The rare anti-government protests in Communist Cuba had sparked series of controversies that increased tensions between the US and Cuba. In the latest development, the Cuban embassy in Paris said that its building had been attacked with Molotov cocktails, causing damage but no injuries to diplomatic staff. The Communist regime has blamed the US for this attack.
Cuban Foreign Ministry Posts the Footage on Twitter
The Cuban foreign ministry on Tuesday released a footage of petrol bombs being hurled at the embassy in Paris.
A person wearing a dark colored top with light colored pants can be seen in the footage throwing a Molotov cocktail towards the compound of the embassy on Monday night (July 26). Another individual can be seen throwing the flammable object towards the building.

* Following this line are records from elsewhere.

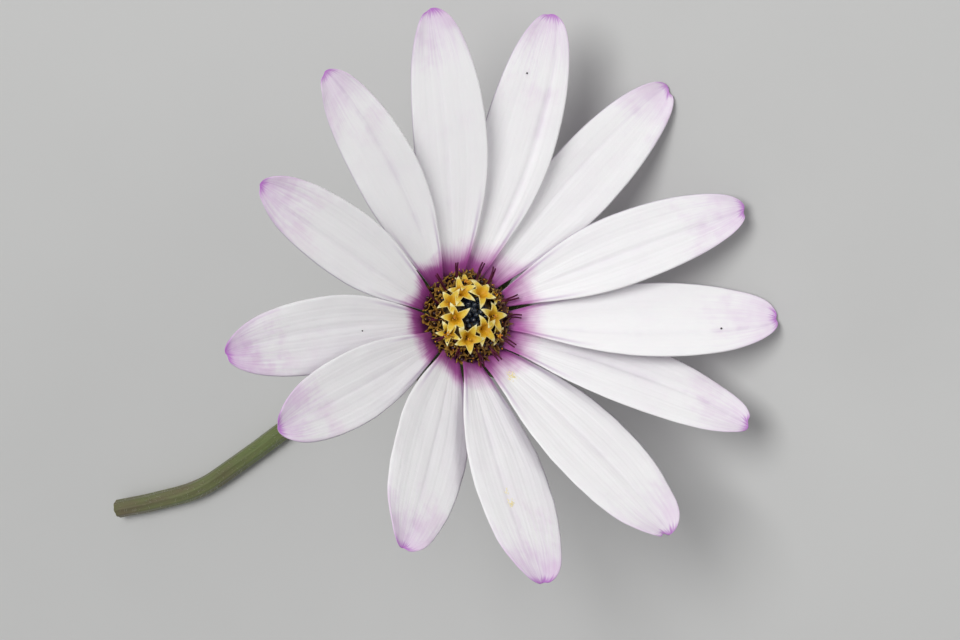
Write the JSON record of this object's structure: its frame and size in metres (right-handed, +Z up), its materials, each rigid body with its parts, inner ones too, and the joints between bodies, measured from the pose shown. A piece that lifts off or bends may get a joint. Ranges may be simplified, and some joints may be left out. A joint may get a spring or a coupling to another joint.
{
  "type": "daisy flower",
  "caption": "Picked daisy-type flower lying on its side: long pale petals round a domed disc of small florets, a green cup of bracts and a gently bent cut stem.",
  "frame": {"origin": "centre of the bounding box's underside, on the surface that the flower lies on", "axes": "+Z up from that surface, +X from the cut end of the stem towards the side that the flower faces"},
  "size_m": [0.092, 0.0622, 0.05],
  "materials": {
    "petal": "soft satin petal skin, white with lilac tips and a violet foot",
    "stem": "finely ribbed and hairy green stem with a brown tinge",
    "bract": "matt green leaf skin with fine hairs",
    "spent_floret": "dry dark maroon",
    "open_floret": "waxy yellow with orange throats",
    "bud": "shiny blue-black"
  },
  "bodies": {
    "root": {"stem": "stem", "involucre": "bract", "ray_floret_01": "petal", "ray_floret_02": "petal", "ray_floret_03": "petal", "ray_floret_04": "petal", "ray_floret_05": "petal", "ray_floret_06": "petal", "ray_floret_07": "petal", "ray_floret_08": "petal", "ray_floret_09": "petal", "ray_floret_10": "petal", "ray_floret_11": "petal", "ray_floret_12": "petal", "ray_floret_13": "petal", "disc_florets_outer": "spent_floret", "disc_florets_open": "open_floret", "disc_buds": "bud"}
  },
  "joints": []
}
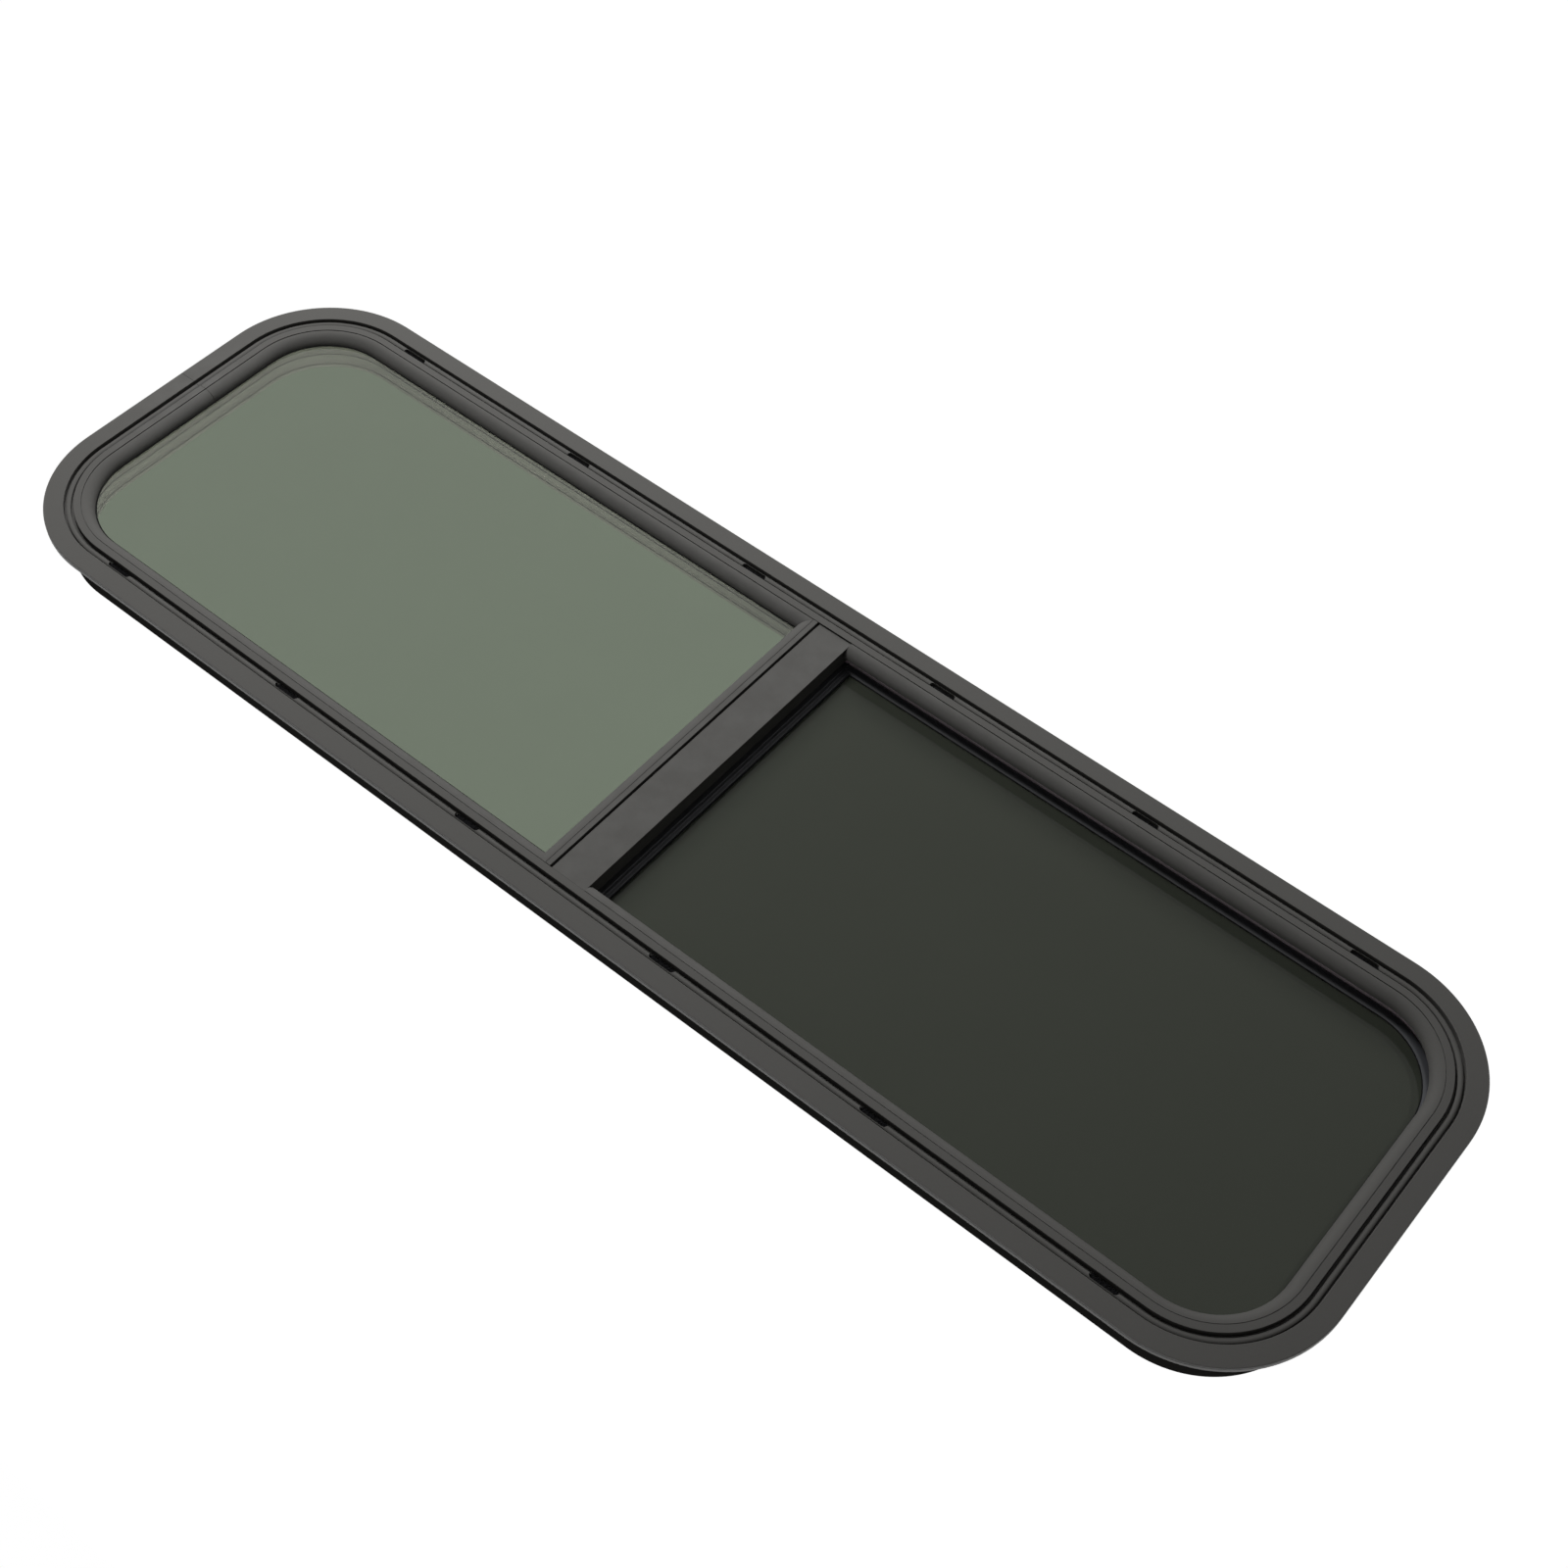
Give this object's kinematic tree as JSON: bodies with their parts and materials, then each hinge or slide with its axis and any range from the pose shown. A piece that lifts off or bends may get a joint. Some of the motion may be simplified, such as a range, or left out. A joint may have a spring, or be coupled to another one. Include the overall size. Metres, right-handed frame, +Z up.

The Cuban Foreign Ministry's International Press Center later said the attack occurred around midnight when three Molotov cocktails were thrown at the embassy, including two that started a fire, reported DW News.
According to the French AFP news agency, Paris firefighters said they were alerted to the attack shortly after midnight, adding that the two incendiary devices, which caused minor damage, were extinguished before their arrival.
Cuba's Foreign Minister Shifts the Blame on the US
Foreign Minister Bruno Rodriguez called it a "terrorist attack". Through Twitter, he criticized the US and directly blamed Washington for orchestrating this attack. In a tweet, he wrote, "I hold the US government responsible for its continuous campaigns against our country that encourage these behaviors and for calls for violence, with impunity, from its territory."
What Did France's Foreign Ministry Say?
France's foreign ministry condemned the attack on the Cuban embassy, adding that a judicial investigation had been opened to try and determine who was behind it. It confirmed that there had been some material damage but no injuries.
Unprecedented Protests Shook the Island on July 11 and 12
Over the past three weeks, Cuban embassies in several cities around the world have been the scene of demonstrations both against and in support of Cuba's government in reaction to protests that erupted across the country on July 11 and 12.
Thousands of anti-government protestors marched through major cities demanding the resignation of President Miguel DÃaz-Canel. Mismanagement of the COVID-19 pandemic by the government, economic crisis and curbs on civil liberties were some of the reasons for the protests.
The foreign ministers of the United States and 20 other countries on Monday condemned mass arrests in Cuba and called for full restoration of Internet access in the island nation that has recently been rocked by political unrest. Democracies around the world "are calling on the Cuban government to respect Cubans' demands for universal human rights," Secretary of State Antony Blinken said.